Short problem: Your task is to copy the lines between the line containing "Write the FreeCAD" and the line containing "KINGPIN_TOP_Z = 612.0", counting both of those lines, and to emit nothing more.

Data for the task:

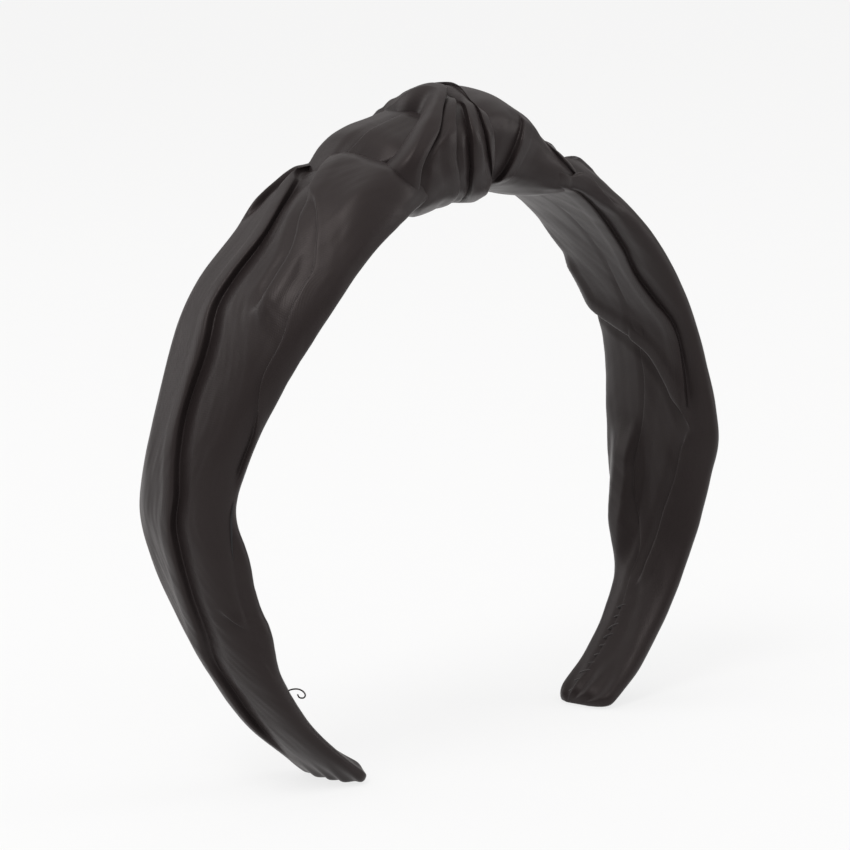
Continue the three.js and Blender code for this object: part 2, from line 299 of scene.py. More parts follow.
# %% The folds of this headband
FOLDS = [
    # deep pleat: the panel on the high side stands over it
    fold([(14, 12.5), (22, 13.2), (30, 9.6), (38, 5.6), (45, 3.3), (59, 3.0), (72, 2.6), (89, 3.8),
          (108, 3.5), (118, 3.9), (133, 2.8), (144, 3.2), (150, 1.9), (159, 0.8), (172, 1.0)], "outer", -1,
         0.75, sink=0.7, overlap=1.1, swell=1.2, width=9, ends=(8, 16)),
    # back ridge near the knot
    fold([(7, 13.0), (22, 14.6), (30, 14.4), (38, 15.4), (47, 16.6)], "outer", -1, 0.9, sink=0.7, swell=0.9,
         width=6, ends=(8, 9)),
    fold([(14, 11.0), (22, 12.6), (30, 10.9), (40, 8.4)], "outer", 1, 0.5, sink=0.5, overlap=0.8, swell=0.5,
         width=5),
    # soft fold from the knot forwards, with its lit ridge on the low side
    fold([(10, 11.5), (20, 10.0), (31, 1.2), (37, -3.2), (47, -7.0), (56, -9.6), (63, -9.5), (68, -6.9)],
         "outer", 1, 0.8, sink=0.9, swell=1.2, ends=(6, 7)),
    # thin line that becomes the front roll
    fold([(38, -3.6), (45, -10.5), (51, -14.2), (56, -16.2), (67, -16.4), (80, -14.4), (92, -12.2),
          (98, -11.2), (104, -9.6)], "outer", 1, 0.55, sink=0.55, overlap=0.9, swell=0.5, width=5,
         ends=(9, 6)),
    # pinch on the low edge
    fold([(127, -4.0), (131, -6.8), (134, -9.0)], "outer", 1, 0.5, overlap=0.7, swell=0.4, width=5,
         ends=(5, 4)),
    # inner face: broad upper panel, hanging over the lower ones
    fold([(62, -17.0), (70, -17.2), (78, -13.6), (82, -7.6), (85, -2.4), (88, 1.0), (96, 5.8), (104, 9.3),
          (111, 11.6)], "inner", 1, 1.1, sink=0.9, overlap=1.2, swell=0.9, width=9, ends=(6, 9), arms=(1,)),
    fold([(80, -8.0), (85, -2.4), (88, 1.0), (96, 5.8), (104, 9.3), (111, 11.6)], "inner", 1, 0.9, sink=0.8,
         swell=0.8, ends=(12, 9), arms=(-1,)),
    # inner face: the long fold beside the high edge
    fold([(7, 13.0), (20, 14.0), (28, 13.6), (37, 12.3), (47, 10.0), (57, 8.5), (67, 7.2), (74, 8.8),
          (80, 11.0), (94, 11.2), (111, 11.8)], "inner", -1, 0.6, sink=0.45, swell=0.5, ends=(36, 9)),
    # inner face: the same panel's edge, running on to the seam near the tip
    fold([(108, 11.2), (113, 9.3), (123, 7.1), (130, 5.2), (138, 4.2), (152, 1.8)], "inner", 1, 0.5,
         sink=0.5, overlap=0.9, swell=0.4, width=6),
]
print(sum(-1 in f["arms"] for f in FOLDS), "folds on each arm")

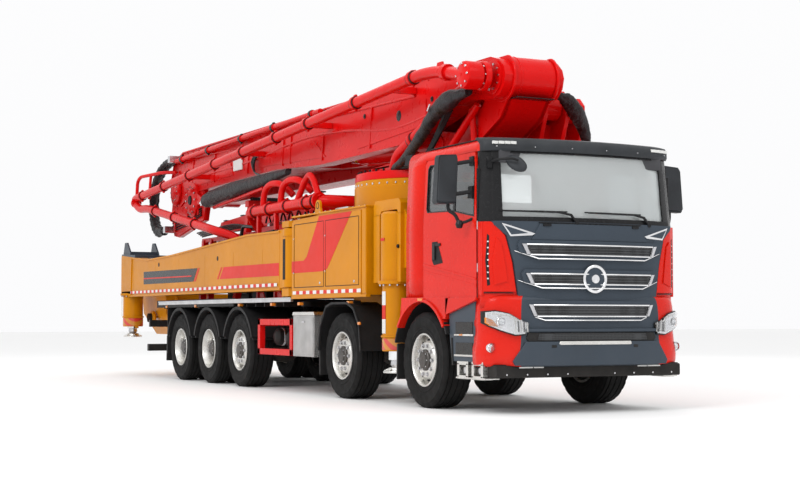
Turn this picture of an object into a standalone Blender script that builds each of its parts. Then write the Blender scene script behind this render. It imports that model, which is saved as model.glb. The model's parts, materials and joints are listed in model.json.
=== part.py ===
"""Concrete pump truck: five-axle chassis, cab, outriggers, slewing turret and folded five-section boom.

Metres, +X forward, +Y left, +Z up. The origin is on the ground under the middle of the machine.
Inside the script every x is counted from the front axle, and one empty carries the whole model.
"""

import math

import bmesh
import bpy
from mathutils import Matrix, Vector

# ---------------------------------------------------------------- driving dimensions
GAP = 0.0003  # left between two pieces that touch
TYRE_RADIUS = 0.54
AXLES = (0.0, -2.25, -5.95, -7.33, -8.71)  # x of the five axles
STEERED = (0, 1)
TWIN = (3, 4)
TRUCK_HALF_WIDTH = 1.25
FRONT_AXLE_X = 5.4793  # puts the middle of the overall length over the origin

RAIL_OUT = 0.43
RAIL_Z = (0.76, 1.06)
RAIL_X = (-10.6, 1.25)
RAIL_THICK = 0.05

SINGLE_WIDTH = 0.37
TWIN_WIDTH = 0.62
WHEEL_OUT = 1.235  # outer face of every tyre
WHEEL_SIDES = 20
KINGPIN_Y = 0.82
KINGPIN_R = 0.04
HUB_FACE = 0.05  # where the disc meets the hub, from the wheel's middle

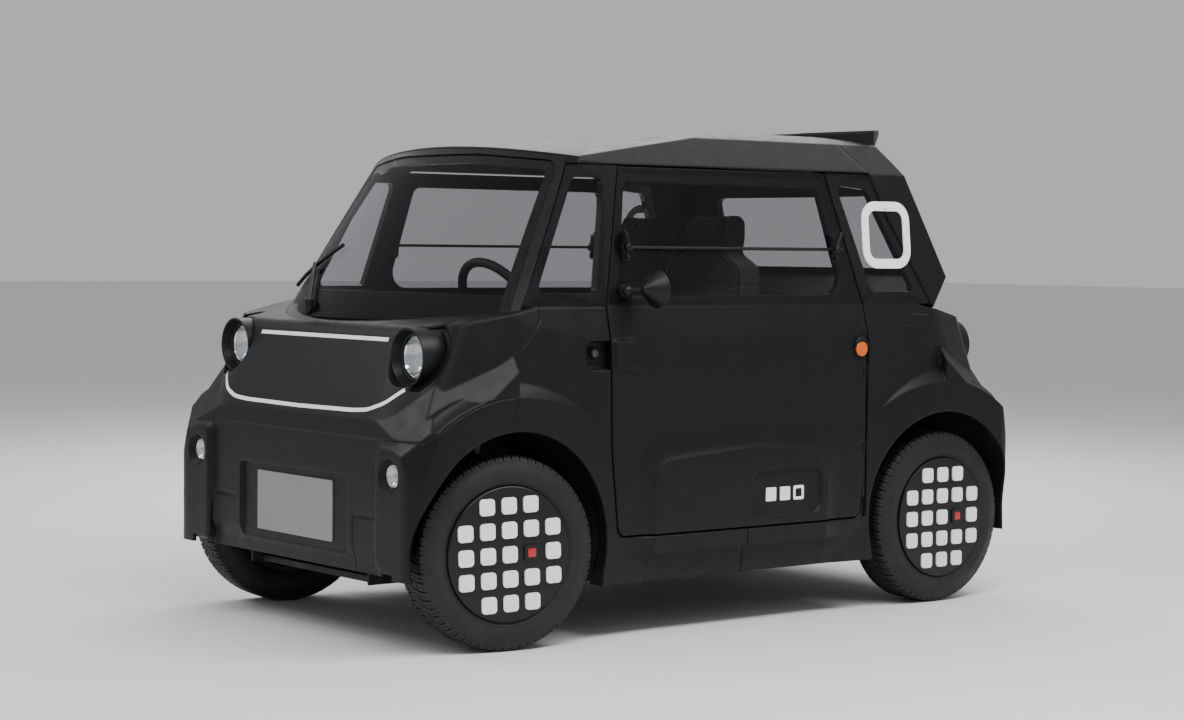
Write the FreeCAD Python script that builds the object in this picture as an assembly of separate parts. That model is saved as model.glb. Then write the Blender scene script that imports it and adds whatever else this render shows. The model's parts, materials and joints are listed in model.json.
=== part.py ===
import FreeCAD, Part
import math
import os

# Frame: +X forward, +Y to the car's left, +Z up, origin on the ground at mid-wheelbase, millimetres.

# Driving dimensions of the car
LENGTH = 2410.0
BODY_WIDTH = 1390.0
WHEELBASE = 1728.0
ROOF_HEIGHT = 1526.0
BELT_HEIGHT = 972.0
SILL_HEIGHT = 162.0
APRON_HEIGHT = 214.0

# Wall thicknesses
WALL = 42.0
ROOF_WALL = 30.0
FRAME_WALL = 24.0
GLASS = 5.0
TUB_WALL = 8.0

# Gaps
DOOR_GAP = 6.0
SEAM = 3.0
SEAM_DEPTH = 8.0
SEAT_CLEARANCE = 0.3
PIN_CLEARANCE = 0.05

# Wheels
TYRE_DIAMETER = 557.0
TYRE_WIDTH = 155.0
RIM_DIAMETER = 364.0
COVER_DIAMETER = 392.0
WHEEL_OUTER_Y = 681.0
TYRE_CENTRE_Y = 597.5
ARCH_RADIUS = 332.0
ARCH_CENTRE_Z = 292.0
FLARE_RADIUS = 443.0
FLARE_SLOPE = 95.0
HOUSING_INNER_Y = 330.0

# Steering
STEER_AT_REST = -8.8
KINGPIN_LOW_Y = 572.0
KINGPIN_LOW_Z = 158.0
KINGPIN_TOP_Y = 470.0
KINGPIN_TOP_Z = 612.0

# Door
DOOR_TOP_X = 416.0
DOOR_BELT_X = 518.0
DOOR_MID_X = 515.0
DOOR_BOTTOM_X = 488.0
DOOR_TOP_Z = 1385.0
DOOR_BOTTOM_Z = 303.0
DOOR_DRAFT = 0.2
HINGE_X = -508.0
HINGE_INSET = 7.0
HINGE_RADIUS = 7.0
HINGE_HEIGHTS = (520.0, 760.0)
HINGE_LENGTH = 36.0

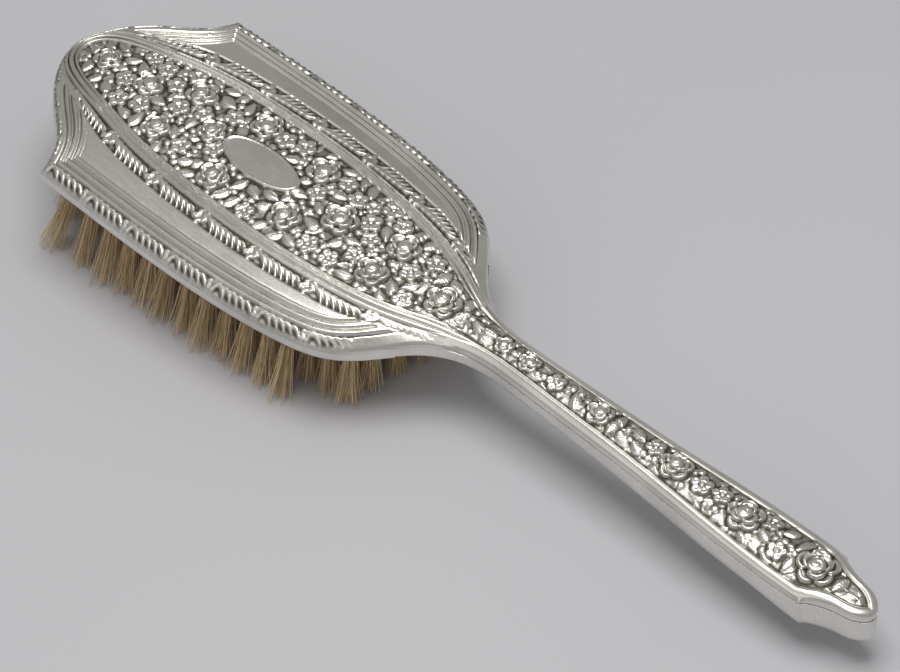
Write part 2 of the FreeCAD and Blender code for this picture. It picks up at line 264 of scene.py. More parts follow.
def nearest(line, x, y):
    """Distance to a polyline, the place along it and the side of it, for arrays of points."""
    a = line[:-1]
    b = line[1:]
    span = b - a
    size = np.maximum((span**2).sum(1), 1e-12)
    start = np.concatenate([[0.0], np.cumsum(np.sqrt(size))])[:-1]
    best = np.full(x.shape, 1e9)
    along = np.zeros(x.shape)
    side_of = np.zeros(x.shape)
    for i in range(len(a)):
        near = np.abs(x - a[i, 0]) < SEARCH_REACH
        px = x[near] - a[i, 0]
        py = y[near] - a[i, 1]
        t = np.clip((px * span[i, 0] + py * span[i, 1]) / size[i], 0.0, 1.0)
        dx = px - t * span[i, 0]
        dy = py - t * span[i, 1]
        d = dx * dx + dy * dy
        better = d < best[near]
        index = np.flatnonzero(near)[better]
        best[index] = d[better]
        along[index] = start[i] + t[better] * math.sqrt(size[i])
        side_of[index] = np.sign(span[i, 0] * dy[better] - span[i, 1] * dx[better])
    return np.sqrt(best), along, side_of


def smooth(edge0, edge1, value):
    """A smooth step from 0 at edge0 to 1 at edge1."""
    t = np.clip((value - edge0) / (edge1 - edge0), 0.0, 1.0)
    return t * t * (3.0 - 2.0 * t)


def bump(value, width):
    """A half round of height 1 and the given half width."""
    return np.sqrt(np.clip(1.0 - (value / width) ** 2, 0.0, 1.0))


# ================= chased motifs, each of height about 1 in a unit circle =================

def rose(u, v, phase):
    """A cabbage rose: two rings of round petals, each lapping over the last, about a furled ball."""
    h = np.zeros(u.shape)
    cover = np.zeros(u.shape)
    for petals, reach, size, top, turn in ((5, 0.53, 0.47, 0.52, 0.0), (3, 0.29, 0.42, 0.82, 0.7)):
        for i in range(petals):
            angle = phase + turn + i * math.tau / petals
            q = np.hypot(u - reach * math.cos(angle), v - reach * math.sin(angle)) / size
            curl = 0.20 * np.exp(-(((q - 0.80) / 0.16) ** 2))
            petal = top * (0.62 + 0.38 * bump(q, 1.02)) + curl - 0.16 * np.exp(-((q / 0.5) ** 2))
            mask = 1.0 - smooth(0.93, 1.03, q)
            shadow = np.exp(-(((q - 1.07) / 0.11) ** 2))
            h = (h - 0.26 * shadow * (h > 0.1)) * (1.0 - mask) + petal * mask
            cover = np.maximum(cover, mask)
    cu = u - 0.06 * math.cos(phase)
    cv = v - 0.06 * math.sin(phase)
    rho = np.hypot(cu, cv) / 0.40
    ball = 1.0 - smooth(0.93, 1.02, rho)
    moat = np.exp(-(((rho - 1.08) / 0.12) ** 2)) * 0.24
    spiral = (np.arctan2(cv, cu) - phase) / math.tau + 1.5 * rho
    furrow = np.abs(spiral - np.round(spiral))
    dome = 0.74 + 0.44 * np.sqrt(np.clip(1.0 - 0.85 * rho**2, 0.0, 1.0))
    dome -= 0.20 * np.exp(-((furrow / 0.11) ** 2)) * smooth(0.10, 0.30, rho)
    return (h - moat) * (1.0 - ball) + dome * ball, cover


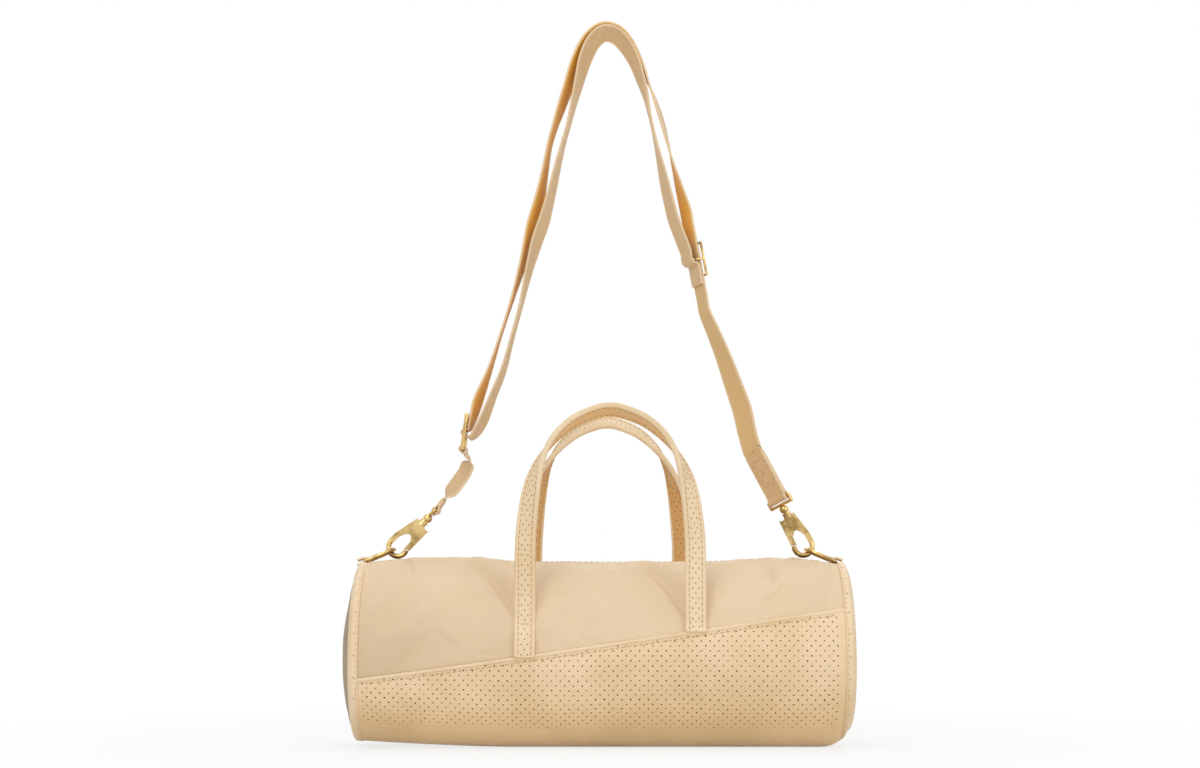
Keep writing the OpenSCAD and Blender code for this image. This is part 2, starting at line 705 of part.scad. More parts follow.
ring_fold_r = loop_wire_r + fit_gap + web_t / 2;
lead = 2;
function along_glide(s) = [
    glide_at[0] + s * glide_way[0],
    glide_at[1] + s * glide_way[1],
    glide_at[2]];
right_eye_at = [
    ring_tip_x - eye_high * cos(right_hook_angle),
    ring_tip_z + eye_high * sin(right_hook_angle)];
function right_tail(s) = [
    right_eye_at[0] - s * cos(right_hook_angle),
    right_eye_at[1] + s * sin(right_hook_angle),
    right_eye_turn];
strap_route = concat(
    [for (x = [fit_gap, lead]) [mid_bar[0] + x, mid_bar[1] + ring_fold_r, 0]],
    [for (s = rising_shares) strap_at(s)],
    [for (k = [-4 : 4]) along_glide(k * straight_step)],
    [for (s = falling_shares) strap_at(s)],
    [for (k = [2, 1, 0]) right_tail(right_tail_len + k * lead)]);
return_route = concat(
    [for (x = [fit_gap, lead]) [mid_bar[0] + x, mid_bar[1] - ring_fold_r, 0]],
    [for (s = return_shares) strap_at(s)],
    [for (k = [-2, -1, 0]) along_glide(k * straight_step / 2) + [return_off * glide_out[0], return_off * glide_out[1], 0]]);

module strap_webbing() {
    color(strap_tan) strip(strap_route, 3);
}

module strap_return() {
    color(strap_tan) strip(return_route, 3);
}

// Half turn of the webbing round the square ring's middle bar
module ring_fold() {
    color(strap_tan) translate([mid_bar[0], 0, mid_bar[1]]) standing(web_w) intersection() {
        difference() {
            circle(r = ring_fold_r + web_t / 2, $fn = small_fn);
            circle(r = ring_fold_r - web_t / 2, $fn = small_fn);
        }
        translate([-reach, -reach / 2]) square([reach, reach]);
    }
}

module square_ring() {
    drop = [low_bar[0] - top_bar[0], low_bar[1] - top_bar[1]];
    color(gold) translate([low_bar[0], 0, low_bar[1]]) rotate([0, atan2(-drop[0], -drop[1]), 0]) {
        for (z = [0, norm(drop)]) translate([0, 0, z]) {
            rod_y(loop_wire_r, 2 * frame_half_w);
            for (s = side_names) translate([0, s * frame_half_w, 0]) ball(loop_wire_r);
        }
        translate([0, 0, (1 - ring_mid_share) * norm(drop)])
            rod_y(mid_bar_share * loop_wire_r, 2 * frame_half_w);
        for (s = side_names) translate([0, s * frame_half_w, 0])
            cylinder(r = loop_wire_r, h = norm(drop), $fn = small_fn);
    }
}

// Adjuster's own frame: z up along the strap, x away from the strap's inside, turned as the strip
module glide_place() {
    translate([glide_at[0], 0, glide_at[1]]) rotate([0, -glide_lean, 0]) rotate([0, 0, glide_at[2]]) children();
}

// Flat frame outside the strap, with its middle bar held in from the sides behind the strap
module tri_glide() {
    half = glide_len / 2;
    bar_r = mid_bar_share * glide_wire_r;
    color(gold) glide_place() {
        for (z = [-half, half]) translate([glide_end_x, 0, z]) {
            rod_y(glide_wire_r, 2 * frame_half_w);
            for (s = side_names) translate([0, s * frame_half_w, 0]) ball(glide_wire_r);
        }
        for (s = side_names) translate([glide_end_x, s * frame_half_w, -half])
            cylinder(r = glide_wire_r, h = glide_len, $fn = small_fn);
        translate([fold_x, 0, 0]) rod_y(bar_r, 2 * frame_half_w);
        for (s = side_names) translate([fold_x, s * frame_half_w, 0]) {
            ball(bar_r);
            rotate([0, 90, 0]) cylinder(r = bar_r, h = glide_end_x - fold_x, $fn = small_fn);
        }
    }
}

// End of the webbing sewn round the adjuster's middle bar, with its short flap
flap_len = 15;
module glide_fold() {
    in_r = glide_wire_r + fit_gap;
    color(strap_tan) glide_place() translate([fold_x, 0, 0]) standing(web_w) {
        difference() {
            circle(r = in_r + web_t, $fn = small_fn);
            circle(r = in_r, $fn = small_fn);
            translate([-reach, 0]) square([reach, reach]);
        }
        translate([in_r, -flap_len]) square([web_t, flap_len]);
    }
}

// The left tab's sewn ends, round the ring's lowest bar and round the left hook's eye
upper_tail_turn = -60;
upper_tail_len = 5.5;
lower_tail_turn = 54;
lower_tail_len = 7;
left_eye_at = [
    -ring_tip_x + eye_high * cos(left_hook_angle),
    ring_tip_z + eye_high * sin(left_hook_angle)];
function tail_point(at, turn, s) = [at[0] + s * cos(turn), at[1] + s * sin(turn), 0];
tab_route = concat(
    [tail_point(low_bar, upper_tail_turn, upper_tail_len),
        tail_point(low_bar, upper_tail_turn, upper_tail_len + lead)],
    [for (s = tab_shares) strap_at(s)],
    [tail_point(left_eye_at, lower_tail_turn, lower_tail_len + lead),
        tail_point(left_eye_at, lower_tail_turn, lower_tail_len)]);

module tab_webbing() {
    color(strap_tan) strip(tab_route, 4);
}

module tab_folds() {
    color(strap_tan) {
        translate([low_bar[0], 0, low_bar[1]]) rotate([0, -upper_tail_turn, 0])
            folded_end(loop_wire_r, upper_tail_len);
        translate([left_eye_at[0], 0, left_eye_at[1]]) rotate([0, -lower_tail_turn, 0])
            folded_end(eye_wire_r, lower_tail_len);
    }
}

module right_strap_fold() {
    color(strap_tan) hook_place(1) translate([eye_high, 0, 0]) rotate([-right_eye_turn, 0, 0])
        folded_end(eye_wire_r, right_tail_len);
}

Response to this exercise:
Write the FreeCAD Python script that builds the object in this picture as an assembly of separate parts. That model is saved as model.glb. Then write the Blender scene script that imports it and adds whatever else this render shows. The model's parts, materials and joints are listed in model.json.
=== part.py ===
import FreeCAD, Part
import math
import os

# Frame: +X forward, +Y to the car's left, +Z up, origin on the ground at mid-wheelbase, millimetres.

# Driving dimensions of the car
LENGTH = 2410.0
BODY_WIDTH = 1390.0
WHEELBASE = 1728.0
ROOF_HEIGHT = 1526.0
BELT_HEIGHT = 972.0
SILL_HEIGHT = 162.0
APRON_HEIGHT = 214.0

# Wall thicknesses
WALL = 42.0
ROOF_WALL = 30.0
FRAME_WALL = 24.0
GLASS = 5.0
TUB_WALL = 8.0

# Gaps
DOOR_GAP = 6.0
SEAM = 3.0
SEAM_DEPTH = 8.0
SEAT_CLEARANCE = 0.3
PIN_CLEARANCE = 0.05

# Wheels
TYRE_DIAMETER = 557.0
TYRE_WIDTH = 155.0
RIM_DIAMETER = 364.0
COVER_DIAMETER = 392.0
WHEEL_OUTER_Y = 681.0
TYRE_CENTRE_Y = 597.5
ARCH_RADIUS = 332.0
ARCH_CENTRE_Z = 292.0
FLARE_RADIUS = 443.0
FLARE_SLOPE = 95.0
HOUSING_INNER_Y = 330.0

# Steering
STEER_AT_REST = -8.8
KINGPIN_LOW_Y = 572.0
KINGPIN_LOW_Z = 158.0
KINGPIN_TOP_Y = 470.0
KINGPIN_TOP_Z = 612.0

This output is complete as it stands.